What the exercise asks>
Set down exactly, please, each line from the one containing "box = shape.BoundBox" through the one containing "# sheared rims", both lines included, and no other line.

───── Input for this task

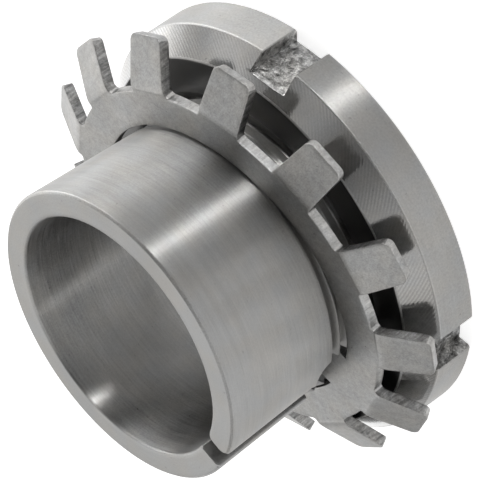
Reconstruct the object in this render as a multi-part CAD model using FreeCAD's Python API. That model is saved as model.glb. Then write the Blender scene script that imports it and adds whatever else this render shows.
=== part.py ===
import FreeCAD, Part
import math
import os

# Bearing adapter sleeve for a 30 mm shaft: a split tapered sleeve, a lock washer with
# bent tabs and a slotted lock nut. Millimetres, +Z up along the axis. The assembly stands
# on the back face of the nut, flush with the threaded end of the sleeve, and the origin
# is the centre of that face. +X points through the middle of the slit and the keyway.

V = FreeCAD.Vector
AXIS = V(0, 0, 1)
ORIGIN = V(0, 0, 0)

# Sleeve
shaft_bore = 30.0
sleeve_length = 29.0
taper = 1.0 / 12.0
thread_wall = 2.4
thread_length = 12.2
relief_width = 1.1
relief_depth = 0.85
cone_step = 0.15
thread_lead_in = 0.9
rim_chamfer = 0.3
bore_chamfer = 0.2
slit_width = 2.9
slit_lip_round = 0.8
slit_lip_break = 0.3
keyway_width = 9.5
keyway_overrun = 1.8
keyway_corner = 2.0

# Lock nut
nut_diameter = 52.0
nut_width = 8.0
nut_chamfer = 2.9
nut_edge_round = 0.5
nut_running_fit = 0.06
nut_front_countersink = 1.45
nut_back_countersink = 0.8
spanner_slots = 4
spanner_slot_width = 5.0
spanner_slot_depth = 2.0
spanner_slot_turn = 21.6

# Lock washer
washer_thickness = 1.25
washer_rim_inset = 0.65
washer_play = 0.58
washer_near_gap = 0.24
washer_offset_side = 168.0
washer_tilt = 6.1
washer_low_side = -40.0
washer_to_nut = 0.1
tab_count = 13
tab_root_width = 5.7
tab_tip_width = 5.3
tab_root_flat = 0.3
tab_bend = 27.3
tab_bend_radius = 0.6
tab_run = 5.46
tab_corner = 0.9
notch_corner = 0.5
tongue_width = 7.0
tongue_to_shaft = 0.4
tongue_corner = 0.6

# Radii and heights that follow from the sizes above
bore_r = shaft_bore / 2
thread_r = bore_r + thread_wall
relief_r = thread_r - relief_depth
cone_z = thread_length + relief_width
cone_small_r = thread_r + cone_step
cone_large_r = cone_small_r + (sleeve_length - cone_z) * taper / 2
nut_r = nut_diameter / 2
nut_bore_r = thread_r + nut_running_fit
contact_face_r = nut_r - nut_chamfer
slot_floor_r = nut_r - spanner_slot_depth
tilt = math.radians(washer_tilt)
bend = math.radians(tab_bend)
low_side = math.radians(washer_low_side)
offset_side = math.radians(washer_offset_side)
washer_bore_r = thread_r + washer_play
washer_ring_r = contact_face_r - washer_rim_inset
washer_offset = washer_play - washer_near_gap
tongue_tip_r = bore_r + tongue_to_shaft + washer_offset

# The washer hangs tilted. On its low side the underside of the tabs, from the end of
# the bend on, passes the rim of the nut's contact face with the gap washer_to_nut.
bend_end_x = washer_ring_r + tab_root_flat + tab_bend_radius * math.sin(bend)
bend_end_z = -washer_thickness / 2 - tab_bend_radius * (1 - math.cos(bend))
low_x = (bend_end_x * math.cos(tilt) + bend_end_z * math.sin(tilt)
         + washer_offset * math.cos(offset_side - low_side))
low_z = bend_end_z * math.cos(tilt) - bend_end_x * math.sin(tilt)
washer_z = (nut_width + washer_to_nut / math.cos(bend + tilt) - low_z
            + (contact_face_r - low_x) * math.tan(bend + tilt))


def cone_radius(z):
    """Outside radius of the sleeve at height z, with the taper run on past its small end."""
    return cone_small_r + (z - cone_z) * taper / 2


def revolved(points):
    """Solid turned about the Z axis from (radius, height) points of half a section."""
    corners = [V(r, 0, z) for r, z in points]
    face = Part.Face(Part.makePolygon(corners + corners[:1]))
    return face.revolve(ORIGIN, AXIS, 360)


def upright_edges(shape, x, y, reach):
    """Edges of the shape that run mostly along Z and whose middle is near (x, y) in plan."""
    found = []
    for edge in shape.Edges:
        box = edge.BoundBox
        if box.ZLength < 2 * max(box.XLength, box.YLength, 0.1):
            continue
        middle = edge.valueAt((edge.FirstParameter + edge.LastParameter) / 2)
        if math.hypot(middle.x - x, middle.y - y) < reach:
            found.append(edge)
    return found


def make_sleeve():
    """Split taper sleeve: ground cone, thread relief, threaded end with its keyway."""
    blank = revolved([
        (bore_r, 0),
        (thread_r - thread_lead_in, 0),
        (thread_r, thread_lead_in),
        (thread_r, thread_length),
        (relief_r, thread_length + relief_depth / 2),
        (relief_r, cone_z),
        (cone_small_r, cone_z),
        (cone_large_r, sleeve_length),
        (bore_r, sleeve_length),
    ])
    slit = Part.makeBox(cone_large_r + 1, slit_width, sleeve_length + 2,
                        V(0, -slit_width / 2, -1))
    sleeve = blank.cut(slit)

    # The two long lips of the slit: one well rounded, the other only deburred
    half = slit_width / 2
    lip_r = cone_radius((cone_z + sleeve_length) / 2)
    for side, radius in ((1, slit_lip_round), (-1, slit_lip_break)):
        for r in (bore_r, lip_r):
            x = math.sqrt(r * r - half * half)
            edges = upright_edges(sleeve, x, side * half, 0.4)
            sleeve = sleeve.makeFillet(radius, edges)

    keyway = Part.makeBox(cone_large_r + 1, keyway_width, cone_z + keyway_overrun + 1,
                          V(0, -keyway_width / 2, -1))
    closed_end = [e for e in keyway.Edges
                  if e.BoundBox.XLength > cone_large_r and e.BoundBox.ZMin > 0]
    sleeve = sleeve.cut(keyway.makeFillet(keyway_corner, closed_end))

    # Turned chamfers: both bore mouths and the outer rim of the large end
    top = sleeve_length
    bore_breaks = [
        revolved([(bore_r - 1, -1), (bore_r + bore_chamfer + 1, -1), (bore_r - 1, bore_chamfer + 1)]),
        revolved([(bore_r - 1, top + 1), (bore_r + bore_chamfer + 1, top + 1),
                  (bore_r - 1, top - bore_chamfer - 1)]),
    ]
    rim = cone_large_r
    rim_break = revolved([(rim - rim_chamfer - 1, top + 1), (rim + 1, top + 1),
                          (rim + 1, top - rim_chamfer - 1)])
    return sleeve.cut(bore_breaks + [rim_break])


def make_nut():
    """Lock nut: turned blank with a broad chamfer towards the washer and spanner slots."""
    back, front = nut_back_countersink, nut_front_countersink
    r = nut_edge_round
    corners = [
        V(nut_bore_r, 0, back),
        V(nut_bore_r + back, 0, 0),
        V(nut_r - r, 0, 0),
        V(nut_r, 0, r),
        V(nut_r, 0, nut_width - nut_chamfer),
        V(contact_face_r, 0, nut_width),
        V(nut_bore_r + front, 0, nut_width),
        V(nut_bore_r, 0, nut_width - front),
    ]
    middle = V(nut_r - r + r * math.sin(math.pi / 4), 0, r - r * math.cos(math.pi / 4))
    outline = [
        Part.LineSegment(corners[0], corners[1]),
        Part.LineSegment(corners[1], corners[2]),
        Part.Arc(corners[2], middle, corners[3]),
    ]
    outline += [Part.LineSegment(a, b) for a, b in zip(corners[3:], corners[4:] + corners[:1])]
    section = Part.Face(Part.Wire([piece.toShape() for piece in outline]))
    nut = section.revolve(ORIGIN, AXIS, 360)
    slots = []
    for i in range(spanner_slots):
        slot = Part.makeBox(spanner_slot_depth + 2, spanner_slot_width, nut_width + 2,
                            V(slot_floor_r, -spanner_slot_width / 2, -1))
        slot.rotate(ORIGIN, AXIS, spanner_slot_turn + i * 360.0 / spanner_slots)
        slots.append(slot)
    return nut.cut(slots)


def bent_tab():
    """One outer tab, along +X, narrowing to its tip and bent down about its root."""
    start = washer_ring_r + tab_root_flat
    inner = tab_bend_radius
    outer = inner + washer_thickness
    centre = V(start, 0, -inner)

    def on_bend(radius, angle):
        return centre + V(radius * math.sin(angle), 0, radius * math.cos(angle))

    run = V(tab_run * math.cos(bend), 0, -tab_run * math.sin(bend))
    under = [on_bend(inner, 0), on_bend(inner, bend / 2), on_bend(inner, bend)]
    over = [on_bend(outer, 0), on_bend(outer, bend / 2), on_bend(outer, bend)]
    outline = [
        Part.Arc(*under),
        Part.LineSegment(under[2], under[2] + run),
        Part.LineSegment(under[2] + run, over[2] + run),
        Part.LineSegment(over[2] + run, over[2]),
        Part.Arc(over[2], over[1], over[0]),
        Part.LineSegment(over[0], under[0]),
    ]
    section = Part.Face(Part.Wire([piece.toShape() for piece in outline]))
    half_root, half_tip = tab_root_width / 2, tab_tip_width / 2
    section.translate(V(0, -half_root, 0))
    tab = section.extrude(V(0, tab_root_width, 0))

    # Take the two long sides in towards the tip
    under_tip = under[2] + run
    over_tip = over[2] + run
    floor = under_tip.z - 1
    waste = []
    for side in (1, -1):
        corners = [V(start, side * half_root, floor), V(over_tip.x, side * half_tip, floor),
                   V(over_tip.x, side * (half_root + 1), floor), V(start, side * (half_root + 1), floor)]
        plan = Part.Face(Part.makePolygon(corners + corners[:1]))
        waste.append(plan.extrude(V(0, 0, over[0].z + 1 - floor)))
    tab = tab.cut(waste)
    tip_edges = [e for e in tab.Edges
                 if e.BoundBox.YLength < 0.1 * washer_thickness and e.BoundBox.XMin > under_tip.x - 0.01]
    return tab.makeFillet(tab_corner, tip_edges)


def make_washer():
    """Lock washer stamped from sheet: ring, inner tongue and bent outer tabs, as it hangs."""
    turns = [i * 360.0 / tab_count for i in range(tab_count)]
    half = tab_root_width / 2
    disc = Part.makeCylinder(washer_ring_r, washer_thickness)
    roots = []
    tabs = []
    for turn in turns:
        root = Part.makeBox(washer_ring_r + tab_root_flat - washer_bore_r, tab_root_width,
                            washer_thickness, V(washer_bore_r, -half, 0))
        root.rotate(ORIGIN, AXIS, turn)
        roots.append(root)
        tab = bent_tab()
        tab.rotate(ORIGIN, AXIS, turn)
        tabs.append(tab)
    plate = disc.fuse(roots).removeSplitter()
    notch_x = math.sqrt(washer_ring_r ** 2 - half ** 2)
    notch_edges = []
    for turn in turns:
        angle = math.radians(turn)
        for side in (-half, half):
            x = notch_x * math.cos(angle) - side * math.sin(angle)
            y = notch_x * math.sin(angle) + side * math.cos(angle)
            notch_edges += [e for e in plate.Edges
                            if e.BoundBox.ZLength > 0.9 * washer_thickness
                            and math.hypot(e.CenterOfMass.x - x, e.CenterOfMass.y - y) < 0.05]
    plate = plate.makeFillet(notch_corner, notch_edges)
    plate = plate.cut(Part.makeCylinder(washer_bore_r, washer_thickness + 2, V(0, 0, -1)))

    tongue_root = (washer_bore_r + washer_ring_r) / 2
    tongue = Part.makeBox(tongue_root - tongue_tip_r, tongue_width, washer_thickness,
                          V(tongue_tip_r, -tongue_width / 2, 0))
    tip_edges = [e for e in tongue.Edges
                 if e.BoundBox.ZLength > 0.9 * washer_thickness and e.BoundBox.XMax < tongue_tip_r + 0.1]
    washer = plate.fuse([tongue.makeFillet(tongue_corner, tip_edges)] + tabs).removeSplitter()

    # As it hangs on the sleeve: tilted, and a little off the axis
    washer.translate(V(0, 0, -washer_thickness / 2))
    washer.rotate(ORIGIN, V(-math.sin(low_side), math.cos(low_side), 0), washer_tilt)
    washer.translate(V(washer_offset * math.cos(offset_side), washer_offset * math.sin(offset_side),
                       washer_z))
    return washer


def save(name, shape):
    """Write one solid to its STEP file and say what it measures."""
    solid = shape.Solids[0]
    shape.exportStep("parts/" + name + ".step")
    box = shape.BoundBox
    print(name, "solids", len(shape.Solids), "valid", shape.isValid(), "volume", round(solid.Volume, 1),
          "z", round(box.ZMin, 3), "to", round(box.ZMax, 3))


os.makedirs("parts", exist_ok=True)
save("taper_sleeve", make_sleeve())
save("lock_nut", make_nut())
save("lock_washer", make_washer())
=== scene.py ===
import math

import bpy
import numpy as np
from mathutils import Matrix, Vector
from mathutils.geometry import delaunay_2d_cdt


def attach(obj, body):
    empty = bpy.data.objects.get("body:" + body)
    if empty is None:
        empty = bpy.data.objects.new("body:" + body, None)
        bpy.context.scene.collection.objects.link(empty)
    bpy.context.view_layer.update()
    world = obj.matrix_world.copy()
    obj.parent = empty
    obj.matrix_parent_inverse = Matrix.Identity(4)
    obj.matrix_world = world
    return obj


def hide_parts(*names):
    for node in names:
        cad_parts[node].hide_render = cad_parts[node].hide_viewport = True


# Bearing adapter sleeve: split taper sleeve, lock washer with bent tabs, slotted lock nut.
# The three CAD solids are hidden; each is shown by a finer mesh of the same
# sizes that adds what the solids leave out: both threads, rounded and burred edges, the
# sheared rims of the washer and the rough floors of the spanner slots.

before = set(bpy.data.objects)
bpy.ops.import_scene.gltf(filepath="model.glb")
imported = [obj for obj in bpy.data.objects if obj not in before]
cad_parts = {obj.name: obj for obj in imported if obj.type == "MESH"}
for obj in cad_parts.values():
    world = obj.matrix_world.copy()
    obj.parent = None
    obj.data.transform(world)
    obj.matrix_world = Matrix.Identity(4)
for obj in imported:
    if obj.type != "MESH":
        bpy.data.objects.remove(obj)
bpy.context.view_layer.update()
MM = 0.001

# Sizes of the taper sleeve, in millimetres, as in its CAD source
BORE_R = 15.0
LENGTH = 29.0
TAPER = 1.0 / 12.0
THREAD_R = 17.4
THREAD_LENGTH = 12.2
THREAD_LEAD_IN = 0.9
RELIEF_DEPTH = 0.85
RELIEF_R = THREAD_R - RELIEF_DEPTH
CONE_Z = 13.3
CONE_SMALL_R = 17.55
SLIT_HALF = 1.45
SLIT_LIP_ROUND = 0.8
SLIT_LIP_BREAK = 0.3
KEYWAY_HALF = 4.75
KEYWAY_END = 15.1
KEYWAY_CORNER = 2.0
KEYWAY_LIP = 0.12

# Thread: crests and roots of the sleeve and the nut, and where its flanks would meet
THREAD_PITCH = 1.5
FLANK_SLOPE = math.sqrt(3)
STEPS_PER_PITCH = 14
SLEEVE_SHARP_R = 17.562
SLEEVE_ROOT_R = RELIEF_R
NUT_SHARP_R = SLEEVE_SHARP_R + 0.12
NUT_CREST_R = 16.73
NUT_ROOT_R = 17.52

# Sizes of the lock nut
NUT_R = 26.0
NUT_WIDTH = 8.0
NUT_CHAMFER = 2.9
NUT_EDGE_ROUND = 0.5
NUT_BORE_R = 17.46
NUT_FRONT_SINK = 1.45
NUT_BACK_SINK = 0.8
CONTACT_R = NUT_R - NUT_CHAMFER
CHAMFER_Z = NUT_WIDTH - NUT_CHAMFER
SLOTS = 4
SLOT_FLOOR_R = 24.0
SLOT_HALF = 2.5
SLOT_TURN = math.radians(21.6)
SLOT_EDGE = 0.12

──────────
───── Input for this task

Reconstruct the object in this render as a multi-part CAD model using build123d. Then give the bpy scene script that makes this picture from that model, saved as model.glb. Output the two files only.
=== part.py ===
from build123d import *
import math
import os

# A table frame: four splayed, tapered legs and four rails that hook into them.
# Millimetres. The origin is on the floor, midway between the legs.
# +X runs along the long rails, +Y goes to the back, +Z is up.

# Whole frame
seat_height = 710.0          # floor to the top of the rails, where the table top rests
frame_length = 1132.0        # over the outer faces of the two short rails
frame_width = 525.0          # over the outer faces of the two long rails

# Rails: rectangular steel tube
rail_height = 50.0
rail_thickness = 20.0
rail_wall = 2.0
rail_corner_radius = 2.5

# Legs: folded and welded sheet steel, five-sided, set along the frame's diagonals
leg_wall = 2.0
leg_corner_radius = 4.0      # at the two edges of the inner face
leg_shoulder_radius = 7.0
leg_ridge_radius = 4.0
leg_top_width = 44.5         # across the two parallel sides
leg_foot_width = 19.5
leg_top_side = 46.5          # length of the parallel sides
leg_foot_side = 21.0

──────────

Complete output>
    box = shape.BoundBox
    print(name, "solids", len(shape.Solids), "valid", shape.isValid(), "volume", round(solid.Volume, 1),
          "z", round(box.ZMin, 3), "to", round(box.ZMax, 3))


os.makedirs("parts", exist_ok=True)
save("taper_sleeve", make_sleeve())
save("lock_nut", make_nut())
save("lock_washer", make_washer())
=== scene.py ===
import math

import bpy
import numpy as np
from mathutils import Matrix, Vector
from mathutils.geometry import delaunay_2d_cdt


def attach(obj, body):
    empty = bpy.data.objects.get("body:" + body)
    if empty is None:
        empty = bpy.data.objects.new("body:" + body, None)
        bpy.context.scene.collection.objects.link(empty)
    bpy.context.view_layer.update()
    world = obj.matrix_world.copy()
    obj.parent = empty
    obj.matrix_parent_inverse = Matrix.Identity(4)
    obj.matrix_world = world
    return obj


def hide_parts(*names):
    for node in names:
        cad_parts[node].hide_render = cad_parts[node].hide_viewport = True


# Bearing adapter sleeve: split taper sleeve, lock washer with bent tabs, slotted lock nut.
# The three CAD solids are hidden; each is shown by a finer mesh of the same
# sizes that adds what the solids leave out: both threads, rounded and burred edges, the
# sheared rims of the washer and the rough floors of the spanner slots.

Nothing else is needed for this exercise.